Oh, and what about that heat? It is really affecting me this year. Maybe it is just that the heat compounds all the other things. All I know is it just seems to sap the strength right out of me — and that is before I even get on the bike.

Well, getting off work, I was unable to make it in time out to Donaldson Center for the Tuesday Night World Championships.  I rolled my bicycle out on my driveway and just started pedaling. I was supposed to go do repeats on Piney Mountain. I turned my wheel and went the opposite direction.

No warm-up. I just started pedaling the way I used to when I first started riding. It felt good.

Sure, I was riding at too low of a cadence. I wasn’t paying attention to the computer. I was going too hard too soon.

It is just that there was something welling up inside of me that coursed down to my legs and said for me to “Go!” Maybe it was just that I was wanting to ride away from the pressures behind me. I was like a  kid who starts running from those who tease him. He doesn’t know where he is running. He just runs.

Through the parks and onto the Swamp Rabbit trail. Yes, forgive me, but I was going a little faster than I normally do on the trail — on this Tuesday night, there were large sections with no other people around.

Nearing Furman, I began to see Paris Mountain rising beyond the trees. Like in the early days, it was calling me. I knew what I was going to do.

I turned off of the trail and made my way to the base of Altamont Road. There was going to be some pain involved in this, but I was seeking it. It would focus my mind to narrow down to just thinking about making that next few yards in front of me. Everything else would disappear. The pain of my legs would distract from all the thoughts swirling around in my head.

Halfway up the road I glanced at the computer. I was feeling good and had made a respectable time (for me) to this point. 5 minutes and 30 seconds to cover the first mile. If only I could duplicate that for the last mile.

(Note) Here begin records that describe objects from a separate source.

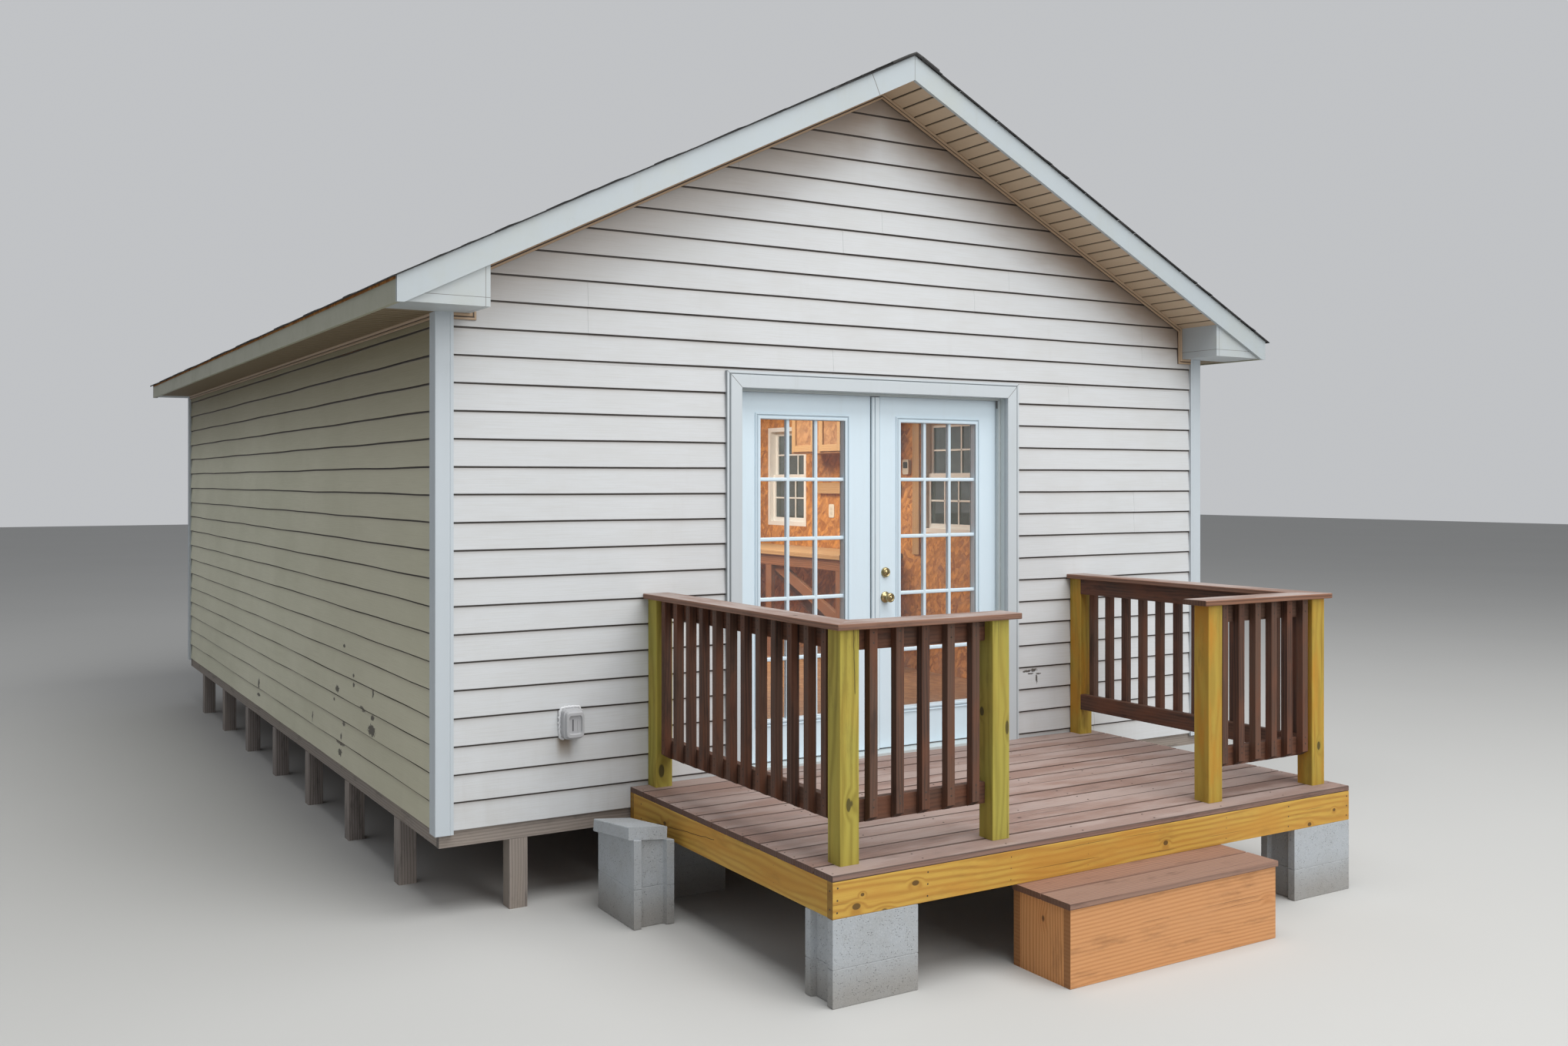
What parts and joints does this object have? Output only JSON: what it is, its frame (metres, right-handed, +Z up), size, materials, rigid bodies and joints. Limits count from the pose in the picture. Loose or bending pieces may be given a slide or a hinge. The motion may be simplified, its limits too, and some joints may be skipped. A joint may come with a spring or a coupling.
{
  "type": "gable garden cabin",
  "caption": "Small gabled timber cabin with lap siding, a shingled roof, glazed doors that open inwards, side windows, and a railed entrance deck with a step.",
  "frame": {"origin": "on the ground, under the middle of the whole outline (from the front of the step to the rear edge of the roof, and midway between the eaves)", "axes": "+X to the right along the front wall as seen from outside, +Y from the deck into the house along the ridge, +Z up"},
  "size_m": [5.457, 9.74, 4.223],
  "materials": {
    "weathered_timber": "rough, weathered grey-brown sawn timber",
    "strand_board": "orange-brown oriented strand board",
    "siding": "off-white lap siding with a faint pressed wood grain",
    "white_trim": "bluish white trim",
    "roof_timber": "plain sawn rafters and roof boards",
    "shingles": "dark charcoal mineral-faced asphalt shingles",
    "fascia": "off-white coated aluminium sheet, slightly green with algae",
    "soffit": "beige grooved soffit panels",
    "door_paint": "pale blue-white satin paint",
    "glass": "clear glass",
    "brass": "tarnished brass",
    "window_white": "white window frame",
    "new_pine": "golden treated pine with knots",
    "deck_wood": "brown-grey stained deck boards",
    "concrete": "pale grey cast concrete block",
    "green_pine": "yellow-green pressure-treated pine with knots",
    "dark_timber": "dark red-brown stained timber",
    "cap_wood": "greyish brown weathered timber",
    "red_timber": "reddish-brown stained timber",
    "grey_plastic": "grey weatherproof plastic",
    "bench_wood": "orange-brown bare timber and board"
  },
  "bodies": {
    "house": {"house_posts": "weathered_timber", "floor_frame": "weathered_timber", "floor": "strand_board", "left_wall": "strand_board", "right_wall": "strand_board", "back_wall": "strand_board", "front_wall_left": "strand_board", "front_wall_right": "strand_board", "front_gable": "strand_board", "siding_front": "siding", "siding_back": "siding", "siding_left": "siding", "siding_right": "siding", "corner_posts": "white_trim", "roof_left": "roof_timber", "roof_right": "roof_timber", "shingles_left": "shingles", "shingles_right": "shingles", "ridge_cap": "shingles", "rake_fascias": "fascia", "eave_fascias": "fascia", "rake_soffits": "soffit", "eave_soffits": "soffit", "eave_returns": "fascia", "soffit_channels": "white_trim", "door_frame": "door_paint", "door_sill": "door_paint", "door_trim": "white_trim", "jamb_hinges": "brass", "window_frames": "window_white", "window_sashes": "window_white", "window_glass": "glass", "window_trims": "white_trim", "deck_frame": "new_pine", "deck_boards": "deck_wood", "deck_piers": "concrete", "deck_posts": "green_pine", "left_side_rail": "dark_timber", "left_front_rail": "dark_timber", "right_side_rail": "dark_timber", "right_front_rail": "dark_timber", "rail_caps": "cap_wood", "step_box": "red_timber", "step_treads": "red_timber", "block_stack": "concrete", "outlet_cover": "grey_plastic", "workbench": "bench_wood", "wall_cupboards": "bench_wood"},
    "left_leaf": {"door_leaf_left": "door_paint", "door_glass_left": "glass", "astragal": "door_paint", "left_leaf_hinges": "brass"},
    "right_leaf": {"door_leaf_right": "door_paint", "door_glass_right": "glass", "door_locks": "brass", "right_leaf_hinges": "brass"}
  },
  "joints": [
    {"name": "left_door_hinge", "type": "hinge", "parent": "house", "child": "left_leaf", "pos_m": [-0.8695, -2.6342, 0.522], "axis": [0, 0, 1], "range_deg": [0, 90]},
    {"name": "right_door_hinge", "type": "hinge", "parent": "house", "child": "right_leaf", "pos_m": [0.8695, -2.6342, 0.522], "axis": [0, 0, -1], "range_deg": [0, 90]}
  ]
}
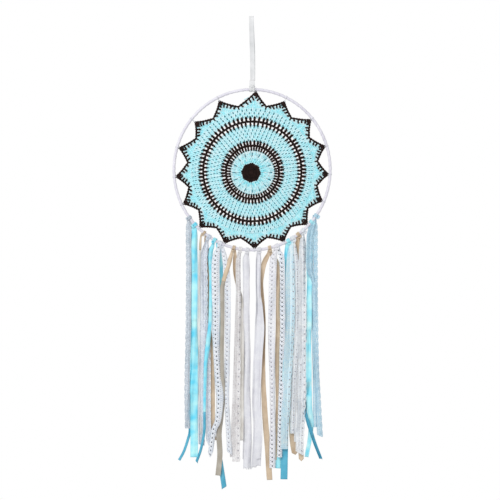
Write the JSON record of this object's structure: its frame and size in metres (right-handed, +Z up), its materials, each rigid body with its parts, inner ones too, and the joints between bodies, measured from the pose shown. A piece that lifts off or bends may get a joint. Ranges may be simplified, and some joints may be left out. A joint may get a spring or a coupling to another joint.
{
  "type": "dream catcher",
  "caption": "Hanging dream catcher: crocheted mandala laced into a ribbon-wrapped round hoop, with satin, lace and chiffon streamers hung from its lower half.",
  "frame": {"origin": "where the fold of the hanger ribbon bears on its nail or hook, on the ribbon's inner face", "axes": "+Z up, +X to the right seen from the front, the front faces -Y"},
  "size_m": [0.2516, 0.0094, 0.7417],
  "materials": {
    "white_ribbon": "satin weave",
    "steel": "plain drawn wire",
    "turquoise_yarn": "matt twisted cotton",
    "dark_yarn": "matt twisted cotton",
    "white_thread": "matt thread",
    "turquoise_satin": "soft satin sheen",
    "tan_satin": "soft satin sheen",
    "lace": "matt cotton lace",
    "chiffon": "sheer matt"
  },
  "bodies": {
    "hanger": {"hanger_ribbon": "white_ribbon"},
    "knot": {"hanger_knot": "white_ribbon"},
    "hoop": {"hoop_core": "steel", "hoop_wrap": "white_ribbon", "crochet_centre_rosette": "dark_yarn", "crochet_inner_turquoise": "turquoise_yarn", "crochet_inner_dark_band": "dark_yarn", "crochet_middle_turquoise": "turquoise_yarn", "crochet_outer_dark_band": "dark_yarn", "crochet_turquoise_fans": "turquoise_yarn", "crochet_dark_edging": "dark_yarn", "lacing_tie_01": "white_thread", "lacing_tie_02": "white_thread", "lacing_tie_03": "white_thread", "lacing_tie_04": "white_thread", "lacing_tie_05": "white_thread", "lacing_tie_06": "white_thread", "lacing_tie_07": "white_thread", "lacing_tie_08": "white_thread", "lacing_tie_09": "white_thread", "lacing_tie_10": "white_thread", "lacing_tie_11": "white_thread", "lacing_tie_12": "white_thread", "lacing_tie_13": "white_thread", "lacing_tie_14": "white_thread", "lacing_tie_15": "white_thread", "lacing_tie_16": "white_thread"},
    "lace_streamer_1": {"lace_streamer_1": "lace"},
    "turquoise_streamer_1": {"turquoise_streamer_1": "turquoise_satin"},
    "tan_streamer_1": {"tan_streamer_1": "tan_satin"},
    "lace_streamer_2": {"lace_streamer_2": "lace"},
    "turquoise_streamer_2": {"turquoise_streamer_2": "turquoise_satin"},
    "lace_streamer_3": {"lace_streamer_3": "lace"},
    "tan_streamer_2": {"tan_streamer_2": "tan_satin"},
    "lace_streamer_4": {"lace_streamer_4": "lace"},
    "chiffon_streamer_1": {"chiffon_streamer_1": "chiffon"},
    "chiffon_streamer_2": {"chiffon_streamer_2": "chiffon"},
    "tan_streamer_3": {"tan_streamer_3": "tan_satin"},
    "lace_streamer_5": {"lace_streamer_5": "lace"},
    "turquoise_streamer_3": {"turquoise_streamer_3": "turquoise_satin"},
    "lace_streamer_6": {"lace_streamer_6": "lace"},
    "tan_streamer_4": {"tan_streamer_4": "tan_satin"},
    "lace_streamer_7": {"lace_streamer_7": "lace"},
    "turquoise_streamer_4": {"turquoise_streamer_4": "turquoise_satin"},
    "lace_streamer_8": {"lace_streamer_8": "lace"}
  },
  "joints": [
    {"name": "hanger_twist", "type": "hinge", "parent": "hanger", "child": "knot", "pos_m": [0, 0, -0.1018], "axis": [0, 0, 1], "range_deg": [-60, 60]},
    {"name": "hoop_swing", "type": "hinge", "parent": "knot", "child": "hoop", "pos_m": [0, 0, -0.115], "axis": [-1, 0, 0], "range_deg": [-30, 30]},
    {"name": "lace_streamer_1_swing", "type": "hinge", "parent": "hoop", "child": "lace_streamer_1", "pos_m": [-0.09863, 0, -0.31595], "axis": [-0.5846, 0, 0.8113], "range_deg": [-30, 30]},
    {"name": "turquoise_streamer_1_swing", "type": "hinge", "parent": "hoop", "child": "turquoise_streamer_1", "pos_m": [-0.08959, 0, -0.32709], "axis": [-0.6736, 0, 0.7391], "range_deg": [-30, 30]},
    {"name": "tan_streamer_1_swing", "type": "hinge", "parent": "hoop", "child": "tan_streamer_1", "pos_m": [-0.07554, 0, -0.34029], "axis": [-0.78, 0, 0.6258], "range_deg": [-30, 30]},
    {"name": "lace_streamer_2_swing", "type": "hinge", "parent": "hoop", "child": "lace_streamer_2", "pos_m": [-0.06772, 0, -0.34607], "axis": [-0.827, 0, 0.5621], "range_deg": [-30, 30]},
    {"name": "turquoise_streamer_2_swing", "type": "hinge", "parent": "hoop", "child": "turquoise_streamer_2", "pos_m": [-0.0593, 0, -0.35131], "axis": [-0.8699, 0, 0.4932], "range_deg": [-30, 30]},
    {"name": "lace_streamer_3_swing", "type": "hinge", "parent": "hoop", "child": "lace_streamer_3", "pos_m": [-0.0503, 0, -0.35593], "axis": [-0.908, 0, 0.419], "range_deg": [-30, 30]},
    {"name": "tan_streamer_2_swing", "type": "hinge", "parent": "hoop", "child": "tan_streamer_2", "pos_m": [-0.02864, 0, -0.36352], "axis": [-0.9709, 0, 0.2394], "range_deg": [-30, 30]},
    {"name": "lace_streamer_4_swing", "type": "hinge", "parent": "hoop", "child": "lace_streamer_4", "pos_m": [-0.01835, 0, -0.36558], "axis": [-0.9882, 0, 0.1535], "range_deg": [-30, 30]},
    {"name": "chiffon_streamer_1_swing", "type": "hinge", "parent": "hoop", "child": "chiffon_streamer_1", "pos_m": [-0.0077, 0, -0.36675], "axis": [-0.9979, 0, 0.0645], "range_deg": [-30, 30]},
    {"name": "chiffon_streamer_2_swing", "type": "hinge", "parent": "hoop", "child": "chiffon_streamer_2", "pos_m": [0.01112, 0, -0.36648], "axis": [-0.9957, 0, -0.093], "range_deg": [-30, 30]},
    {"name": "tan_streamer_3_swing", "type": "hinge", "parent": "hoop", "child": "tan_streamer_3", "pos_m": [0.0276, 0, -0.36377], "axis": [-0.973, 0, -0.2307], "range_deg": [-30, 30]},
    {"name": "lace_streamer_5_swing", "type": "hinge", "parent": "hoop", "child": "lace_streamer_5", "pos_m": [0.03893, 0, -0.36049], "axis": [-0.9457, 0, -0.3249], "range_deg": [-30, 30]},
    {"name": "turquoise_streamer_3_swing", "type": "hinge", "parent": "hoop", "child": "turquoise_streamer_3", "pos_m": [0.0557, 0, -0.35327], "axis": [-0.886, 0, -0.4636], "range_deg": [-30, 30]},
    {"name": "lace_streamer_6_swing", "type": "hinge", "parent": "hoop", "child": "lace_streamer_6", "pos_m": [0.06429, 0, -0.34832], "axis": [-0.8454, 0, -0.5341], "range_deg": [-30, 30]},
    {"name": "tan_streamer_4_swing", "type": "hinge", "parent": "hoop", "child": "tan_streamer_4", "pos_m": [0.07247, 0, -0.34268], "axis": [-0.7994, 0, -0.6008], "range_deg": [-30, 30]},
    {"name": "lace_streamer_7_swing", "type": "hinge", "parent": "hoop", "child": "lace_streamer_7", "pos_m": [0.08017, 0, -0.33638], "axis": [-0.7483, 0, -0.6633], "range_deg": [-30, 30]},
    {"name": "turquoise_streamer_4_swing", "type": "hinge", "parent": "hoop", "child": "turquoise_streamer_4", "pos_m": [0.09316, 0, -0.323], "axis": [-0.6408, 0, -0.7677], "range_deg": [-30, 30]},
    {"name": "lace_streamer_8_swing", "type": "hinge", "parent": "hoop", "child": "lace_streamer_8", "pos_m": [0.10051, 0, -0.31327], "axis": [-0.5634, 0, -0.8262], "range_deg": [-30, 30]}
  ]
}
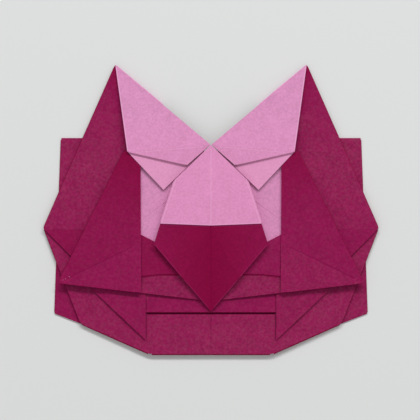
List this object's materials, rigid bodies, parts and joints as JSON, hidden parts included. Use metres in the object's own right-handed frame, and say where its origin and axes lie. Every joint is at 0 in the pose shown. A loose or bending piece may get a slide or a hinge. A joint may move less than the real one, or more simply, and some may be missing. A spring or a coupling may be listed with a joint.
{
  "type": "origami shisa mask",
  "caption": "Animal mask folded flat from a square of two-colour paper, with pointed ears, side flaps, fangs and a kite-shaped nose.",
  "frame": {"origin": "middle of the outline in X and Y, at the underside of the back layer, which lies on the table", "axes": "+Z out of the face, away from the table; +Y toward the ears; +X to the right as the face is seen"},
  "size_m": [0.0852, 0.0738, 0.0041],
  "materials": {
    "paper": "matte paper, magenta on one side and light pink on the other"
  },
  "bodies": {
    "root": {"folded_sheet": "paper"}
  },
  "joints": []
}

It wasn’t to be and that was alright. I wasn’t trying to land a personal best. I was just seeking a release.

Sure enough, about three thirds up the effort I started to wane. “Don’t stop,” I ordered myself. “Keep pushing.” I still wasn’t looking at the computer. This was all about what I was feeling.

I finished by standing and fighting up The Wall to the line. Looking back at the data, I see my heart rate heading toward 200 bpm. Right when I thought I was going to drop, I passed the line.

It took me about 7 minutes to finish that last half for a time of 12:38, but that was okay. As I took on oxygen and started the sweeping descent off of the mountain, I was relaxed. The pedaling and pain was over. Now I got to enjoy letting the bike run around the curves. There was joy following the pain.